The article has been rightly criticized for not placing its subject in the broader socio-cultural context and allowing the interviewee to “drive the narrative of his own white supremacy.”1 But there are also serious problems in divorcing the subject from the long history of “respectable” and “normal” white supremacists in the United States – including the Ku Klux Klan of the 1920s.From its “rebirth” with a cross burning at Stone Mountain in 1915, the self-proclaimed “Invisible Empire” was intimately intertwined with daily life in Atlanta. As the standard narrative goes, this second Klan initially met with limited success. It was not until 1920, when Imperial Wizard William Joseph Simmons forged a partnership with Edward Young Clarke and Elizabeth Tyler of Atlanta’s Southern Publicity Association, which had previously run “booster campaigns” for the Anti-Saloon League, the Salvation Army, and the Armenian Relief Fund, among others. It was under Clarke and Tyler’s direction that membership finally began to soar. Paid recruiters sold the Klan not only as a white supremacist organization, but as a staunch supporter of law and order, an enforcer of public morality, a guardian against Catholic and Jewish immigration, and the purveyor of a white Protestant American fraternalism. Aided by the publicity provided by national newspaper coverage, the Ku Klux Klan of the 1920s transcended its sectional origins to garner truly national popularity. While estimates vary, historians have generally concluded that Klan membership peaked in late 1924 at somewhere around four million members throughout the United States.2
Where this narrative remains insufficient, however, is in its overemphasis on paying membership numbers to determine the waxing and waning strength of the Klan. In my new book, Ku Klux Kulture: America and the Klan in the 1920s, I argue that a core-periphery model that prioritizes affiliation ultimately limits our understanding of the broader power that the Invisible Empire wielded in that historical moment. We must understand the Klan not simply as a social organization, but also as a cultural movement. An imagined cultural community of Klannishness extended far beyond the organization’s paying membership, and was disseminated in popular music, film, literature, and more. The men and women of the Klan were more than capable of both enjoying contemporary mass culture and turning it to their own ends. And at the same time, popular commercial entertainments co-opted the image of the Klan, sanitizing and normalizing the Invisible Empire for a mass audience.
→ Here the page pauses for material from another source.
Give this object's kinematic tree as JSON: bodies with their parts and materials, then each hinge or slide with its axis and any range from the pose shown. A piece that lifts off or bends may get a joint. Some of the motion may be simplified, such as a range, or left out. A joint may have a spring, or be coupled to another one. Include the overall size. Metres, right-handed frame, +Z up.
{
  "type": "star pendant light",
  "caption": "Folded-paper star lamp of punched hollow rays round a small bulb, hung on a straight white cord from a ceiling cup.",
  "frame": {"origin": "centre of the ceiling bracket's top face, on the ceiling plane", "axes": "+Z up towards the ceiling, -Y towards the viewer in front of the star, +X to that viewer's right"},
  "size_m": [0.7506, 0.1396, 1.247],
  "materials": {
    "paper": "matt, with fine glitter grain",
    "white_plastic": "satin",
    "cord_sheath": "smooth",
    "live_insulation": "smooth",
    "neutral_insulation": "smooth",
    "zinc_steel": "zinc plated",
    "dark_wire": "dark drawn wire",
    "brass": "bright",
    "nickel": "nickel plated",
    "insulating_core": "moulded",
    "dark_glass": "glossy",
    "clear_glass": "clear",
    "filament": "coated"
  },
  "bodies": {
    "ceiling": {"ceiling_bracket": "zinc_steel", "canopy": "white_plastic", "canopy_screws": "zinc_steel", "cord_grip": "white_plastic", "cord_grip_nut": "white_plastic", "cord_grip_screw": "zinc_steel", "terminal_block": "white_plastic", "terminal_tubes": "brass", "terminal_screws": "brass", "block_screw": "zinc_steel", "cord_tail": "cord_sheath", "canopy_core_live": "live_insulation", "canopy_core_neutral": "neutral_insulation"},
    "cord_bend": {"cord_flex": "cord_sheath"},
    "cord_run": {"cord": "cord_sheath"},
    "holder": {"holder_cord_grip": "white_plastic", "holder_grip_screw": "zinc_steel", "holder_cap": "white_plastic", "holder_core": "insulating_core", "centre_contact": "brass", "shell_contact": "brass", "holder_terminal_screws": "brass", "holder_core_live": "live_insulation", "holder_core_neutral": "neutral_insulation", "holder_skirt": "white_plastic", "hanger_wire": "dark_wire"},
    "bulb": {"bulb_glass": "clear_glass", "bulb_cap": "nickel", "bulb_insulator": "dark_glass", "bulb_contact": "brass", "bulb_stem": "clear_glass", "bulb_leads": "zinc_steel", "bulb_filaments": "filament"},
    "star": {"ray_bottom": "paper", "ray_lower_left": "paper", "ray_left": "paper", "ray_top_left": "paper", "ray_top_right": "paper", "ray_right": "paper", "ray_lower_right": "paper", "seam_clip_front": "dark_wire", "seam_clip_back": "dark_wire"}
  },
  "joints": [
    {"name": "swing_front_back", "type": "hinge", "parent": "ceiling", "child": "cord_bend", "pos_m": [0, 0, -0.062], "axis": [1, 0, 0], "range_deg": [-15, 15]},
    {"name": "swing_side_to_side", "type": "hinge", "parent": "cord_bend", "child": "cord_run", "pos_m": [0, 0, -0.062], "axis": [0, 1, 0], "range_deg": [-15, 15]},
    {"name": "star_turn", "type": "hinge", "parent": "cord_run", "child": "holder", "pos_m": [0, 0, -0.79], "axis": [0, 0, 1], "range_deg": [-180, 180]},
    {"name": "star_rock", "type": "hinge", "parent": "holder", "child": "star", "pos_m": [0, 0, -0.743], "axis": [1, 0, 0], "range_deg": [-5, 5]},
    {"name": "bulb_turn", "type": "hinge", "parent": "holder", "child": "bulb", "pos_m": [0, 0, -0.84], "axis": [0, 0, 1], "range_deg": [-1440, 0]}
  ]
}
This was no fringe element – these were the Klansmen next door. Nowhere was this more apparent than in the Klan’s “Imperial City” of Atlanta.
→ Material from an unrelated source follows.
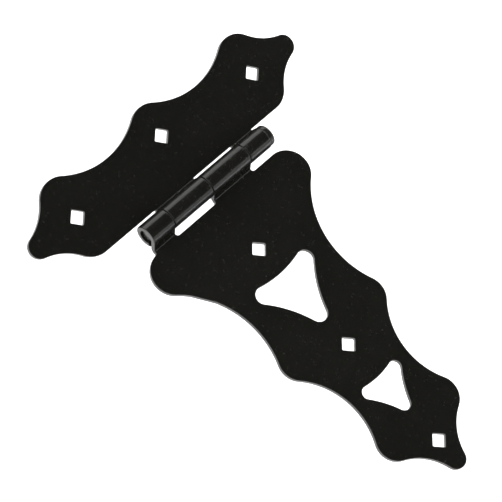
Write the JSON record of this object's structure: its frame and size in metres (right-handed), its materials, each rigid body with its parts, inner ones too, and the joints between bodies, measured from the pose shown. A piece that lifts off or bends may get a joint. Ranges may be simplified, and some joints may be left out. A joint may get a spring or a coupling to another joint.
{
  "type": "tee hinge",
  "caption": "Scalloped black steel tee hinge: a long pierced strap leaf and a lobed jamb leaf turn on one pin through rolled knuckles.",
  "frame": {"origin": "on the back plane of the strap leaf, right under the middle of the hinge pin", "axes": "+X along the strap to its tip, +Y along the pin towards its head, +Z out of the front face"},
  "size_m": [0.2586, 0.2018, 0.0152],
  "materials": {
    "leaf_coating": "satin black powder coat over pressed steel plate",
    "pin_coating": "satin black powder coat, thin on the pin ends"
  },
  "bodies": {
    "strap": {"strap_leaf": "leaf_coating", "hinge_pin": "pin_coating"},
    "jamb": {"jamb_leaf": "leaf_coating"}
  },
  "joints": [
    {"name": "leaf_swing", "type": "hinge", "parent": "strap", "child": "jamb", "pos_m": [0, 0, 0.00695], "axis": [0, 1, 0], "range_deg": [-108, 167]}
  ]
}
While Indianapolis and Denver may arguably have boasted a larger membership (though estimates of Klan strength in Atlanta run to a not inconsiderable fifteen thousand members), the Imperial leadership of the Klan in the early 1920s was deeply embedded in everyday life in Atlanta. Clarke and Tyler, the Klan’s recruitment heads, formed their own realty company to manage all the Klan properties in the city, from the Imperial Palace on Peachtree Road to Elizabeth Tyler’s fourteen acres on Howell Mill Road to the short-lived Lanier University in Morningside. This substantial physical presence in the heart of Atlanta reflected the Klan’s influence in the city.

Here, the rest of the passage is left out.